On the other hand, other phenomena suggest that event monitoring could have a much higher capacity than tracking. Suppose that event detection is similar to a recognition memory task where observers’ task is to distinguish things that have been seen before from novel items. Observers can memorize thousands of specific images and distinguish old from new with good accuracy (Brady, Konkle, & Alvarez, 2011; Brady, Konkle, Alvarez, & Oliva, 2008; Shepard, 1967; Standing, 1973; Standing, Conezio, & Haber, 1970). In a visual search setting, Cunningham and Wolfe asked observers to identify the new object in the visual display. The new item on one trial became an old item for all subsequent trials. Observers could monitor search displays for the new item even when holding a set of hundreds of old items in memory (Cunningham & Wolfe, 2014). Thus, it is possible that the limit on event detection in a sustained-monitoring task might not be limited in the same way that tracking of identical circles is limited.
The goal of the current study is to measure the capacity for detecting events in a sustained-monitoring task. That is, how many items can be monitored at the same time to successfully detect an event when it happens to one of those items? If observers are monitoring a set of otherwise identical objects, waiting for an event to occur, it seems likely that that task will be limited by MOT capacity. However, if items, like individuals in a crowd, are unique, it might be possible in principle to scan through a large number of memorized, unique items, looking for the new event.

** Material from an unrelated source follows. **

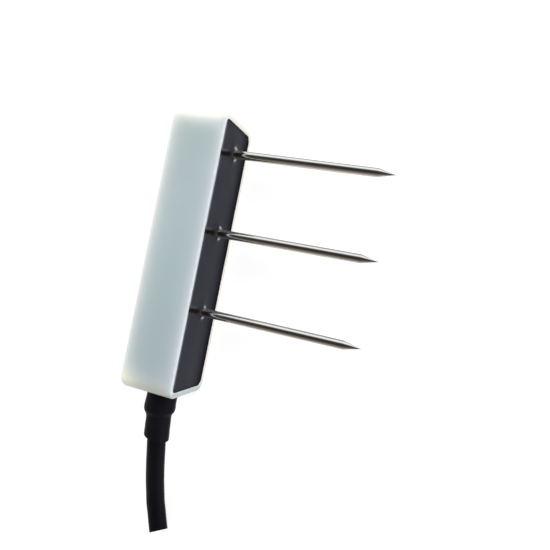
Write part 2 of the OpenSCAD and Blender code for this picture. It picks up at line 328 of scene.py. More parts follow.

To investigate these questions, we used two types of events: in one case, the event was an isolated change occurring to a single item (e.g., the letter T becomes the letter L – e.g., Experiment 1). In the second case, two items interacted with each other, analogous to two people swapping bags (e.g., Experiment 4). To anticipate our results, in all of the variants reported here, observers showed a very limited capacity to monitor for events (capacity K = 2–3 items).